Resource: Processor time
One of the most fundamental machine resources is processor time (or CPU time): the fraction of time the processor spends executing one process’s instructions rather than another’s. The kernel aims to share processor time according to its policy.
Here’s a fundamental attack on fair sharing of processor time. It’s the worst attack in the world:
int main() {
while (true) {
}
}
An infinite loop. Compiled to x86-64 instructions, this might be
00000000000005fa <main>:
5fa: 55 push %rbp
5fb: 48 89 e5 mov %rsp,%rbp
5fe: eb fe jmp 5fe <main+0x4>
The critical instruction is jmp 5fe
, represented in bytes as eb fe
, which
spins the processor in a tight loop forever.
Aside. Why is this loop represented as
0xeb 0xfe
? An instruction consists of an opcode (e.g., “push”, “mov”, “pop”) and some operands (e.g., “%rbp”, “5fe”). Here, the0xeb
part is the opcode. This opcode means “unconditional branch (jmp
) by a relative one-byte offset”: when the instruction is executed, the%rip
register will be modified by adding to it the signed offset stored as an operand. Here, that operand is0xfe
, which, considered as a signed 8-bit number, is -2. Remember that when an instruction executes, the initial value of%rip
is always the address of the next instruction (because the processor must read the entire current instruction before executing it). Thus, adding -2 to%rip
will reset%rip
back to the start of thejmp
.
Processors generally execute the instructions they’re given in a simple-minded, straightforward way. If a processor starts executing an infinite loop, how will any other instruction ever run?
We need a way to limit the time that any single process can run on the CPU. After that time elapses, the processor should interrupt its execution and switch to the kernel, giving the kernel a chance to run something else.
Machines accomplish this with a separate piece of hardware called the timer. This timer can be configured by the kernel to go off periodically in real time, such as once every millisecond. When the timer goes off, it sends an interrupt to the processor, which gives the processor the chance to run something else.

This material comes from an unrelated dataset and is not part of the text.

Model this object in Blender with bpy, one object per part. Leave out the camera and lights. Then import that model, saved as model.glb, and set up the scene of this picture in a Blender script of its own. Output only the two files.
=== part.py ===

Timer interrupts are an almost inevitable consequence of the problem of infinite loops. Many other aspects of timer interrupt implementation also follow logically from the problem timer interrupts aim to solve.
Any process that runs for too long must be interrupted by a timer. Therefore, processes must not be allowed to configure the timer: if they could, they could disable the timer or set it to go off once a year.
However, the kernel should be allowed to configure the timer. Every operating system wants to prevent processes from monopolizing CPU time, but different operating systems enforce very different policies in detailed terms. (Some processes might have priority over others, for example.)
Since the kernel, which is software, can configure the timer, but processes, which are also software, cannot, the processor must support different privilege modes, so that attempts to configure the timer can be distinguished.
A timer interrupt can occur at any time during process execution. This doesn’t indicate a bug in the process—maybe the process is just executing a long-running task—so an interrupted process should be able to pick up exactly where it left off, with all of its registers restored to their original values.
This marks an important difference with function calls. In a function call, the caller voluntarily transfers control to another piece of software. Since the control transfer is voluntary, the caller can prepare for it and implement a calling convention, saving any important registers to the stack and restoring them later. But in an interrupt, the process involuntarily transfers control to the kernel. The process cannot fully prepare.
The processor and kernel’s interrupt handling mechanisms are carefully engineered to save all processor state, allowing the interrupted processes to resume later as if nothing had occurred. This is an instance of protected control transfer.